TASK - Only the lines from the start of the data through the one containing "1.0, 0.8, 3)" belong in your answer; return them exactly.
|---|
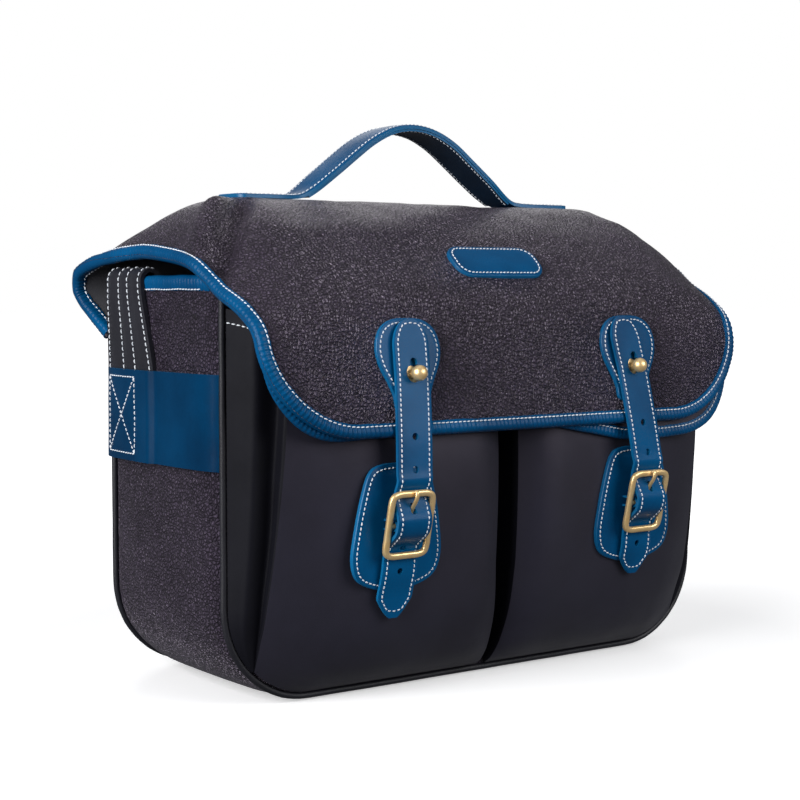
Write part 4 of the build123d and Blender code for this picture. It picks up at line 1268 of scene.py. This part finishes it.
world = bpy.data.worlds.new("studio")
bpy.context.scene.world = world
world.use_nodes = True
nodes, links = world.node_tree.nodes, world.node_tree.links
nodes.clear()
surround = nodes.new("ShaderNodeBackground")
surround.inputs["Color"].default_value = (0.93, 0.95, 1.0, 1)
surround.inputs["Strength"].default_value = 0.16
backdrop = nodes.new("ShaderNodeBackground")
backdrop.inputs["Color"].default_value = (1, 1, 1, 1)
backdrop.inputs["Strength"].default_value = 1.0
path_kind = nodes.new("ShaderNodeLightPath")
chosen = nodes.new("ShaderNodeMixShader")
output = nodes.new("ShaderNodeOutputWorld")
links.new(path_kind.outputs["Is Camera Ray"], chosen.inputs["Fac"])
links.new(surround.outputs["Background"], chosen.inputs[1])
links.new(backdrop.outputs["Background"], chosen.inputs[2])
links.new(chosen.outputs["Shader"], output.inputs["Surface"])


def softbox(name, location, target, width, height, power, colour=(1, 1, 1)):
    light = bpy.data.lights.new(name, "AREA")
    light.shape = "RECTANGLE"
    light.size = width
    light.size_y = height
    light.energy = power
    light.color = colour
    lamp = bpy.data.objects.new(name, light)
    bpy.context.scene.collection.objects.link(lamp)
    lamp.location = location
    lamp.rotation_euler = (Vector(target) - Vector(location)).to_track_quat("-Z", "Y").to_euler()


softbox("key_left", (-1.6, -0.30, 0.65), (0, 0, 0.15), 1.2, 1.2, 40)
softbox("top", (0.1, 0.15, 1.6), (0, 0, 0.1), 1.8, 1.2, 2.2)
softbox("front_fill", (0.7, -1.7, 0.9), (0, 0, 0.15), 1.4, 1.2, 26)
softbox("back_rim", (0.9, 1.3, 0.9), (0, 0, 0.2), 1.0, 0.8, 3)

camera_data = bpy.data.cameras.new("camera")
camera_data.lens = 76.5
camera_data.sensor_width = 36.0
camera_data.clip_end = 100.0
camera = bpy.data.objects.new("camera", camera_data)
bpy.context.scene.collection.objects.link(camera)
camera.location = (-0.6769, -0.9144, 0.2446)
camera.rotation_euler = Vector((0.587, 0.807, -0.0645)).to_track_quat("-Z", "Y").to_euler()
bpy.context.scene.camera = camera
bpy.context.scene.view_settings.view_transform = "Standard"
|---|
REPLY -
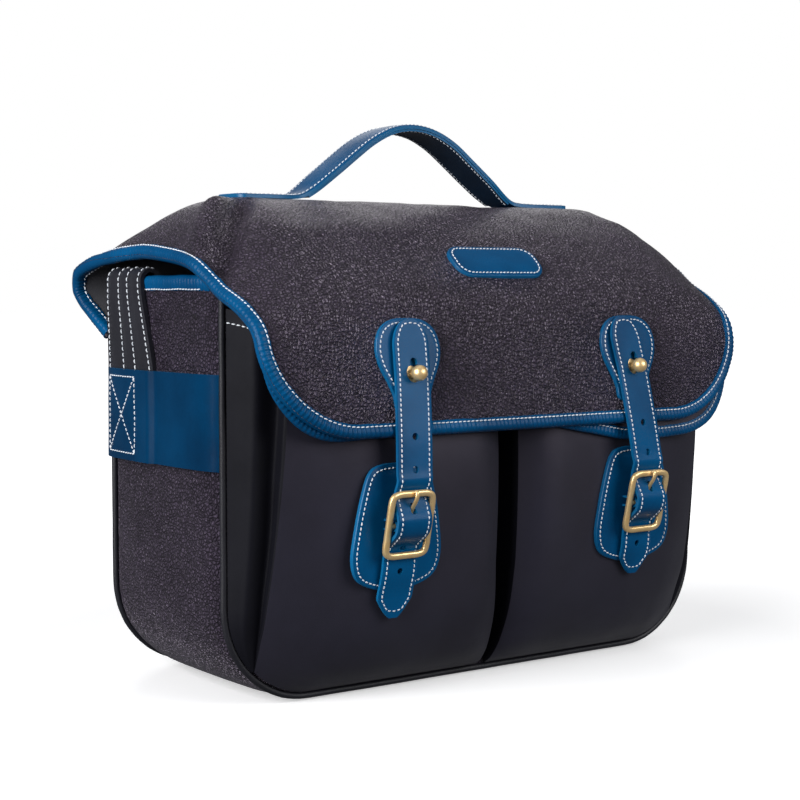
Write part 4 of the build123d and Blender code for this picture. It picks up at line 1268 of scene.py. This part finishes it.
world = bpy.data.worlds.new("studio")
bpy.context.scene.world = world
world.use_nodes = True
nodes, links = world.node_tree.nodes, world.node_tree.links
nodes.clear()
surround = nodes.new("ShaderNodeBackground")
surround.inputs["Color"].default_value = (0.93, 0.95, 1.0, 1)
surround.inputs["Strength"].default_value = 0.16
backdrop = nodes.new("ShaderNodeBackground")
backdrop.inputs["Color"].default_value = (1, 1, 1, 1)
backdrop.inputs["Strength"].default_value = 1.0
path_kind = nodes.new("ShaderNodeLightPath")
chosen = nodes.new("ShaderNodeMixShader")
output = nodes.new("ShaderNodeOutputWorld")
links.new(path_kind.outputs["Is Camera Ray"], chosen.inputs["Fac"])
links.new(surround.outputs["Background"], chosen.inputs[1])
links.new(backdrop.outputs["Background"], chosen.inputs[2])
links.new(chosen.outputs["Shader"], output.inputs["Surface"])


def softbox(name, location, target, width, height, power, colour=(1, 1, 1)):
    light = bpy.data.lights.new(name, "AREA")
    light.shape = "RECTANGLE"
    light.size = width
    light.size_y = height
    light.energy = power
    light.color = colour
    lamp = bpy.data.objects.new(name, light)
    bpy.context.scene.collection.objects.link(lamp)
    lamp.location = location
    lamp.rotation_euler = (Vector(target) - Vector(location)).to_track_quat("-Z", "Y").to_euler()


softbox("key_left", (-1.6, -0.30, 0.65), (0, 0, 0.15), 1.2, 1.2, 40)
softbox("top", (0.1, 0.15, 1.6), (0, 0, 0.1), 1.8, 1.2, 2.2)
softbox("front_fill", (0.7, -1.7, 0.9), (0, 0, 0.15), 1.4, 1.2, 26)
softbox("back_rim", (0.9, 1.3, 0.9), (0, 0, 0.2), 1.0, 0.8, 3)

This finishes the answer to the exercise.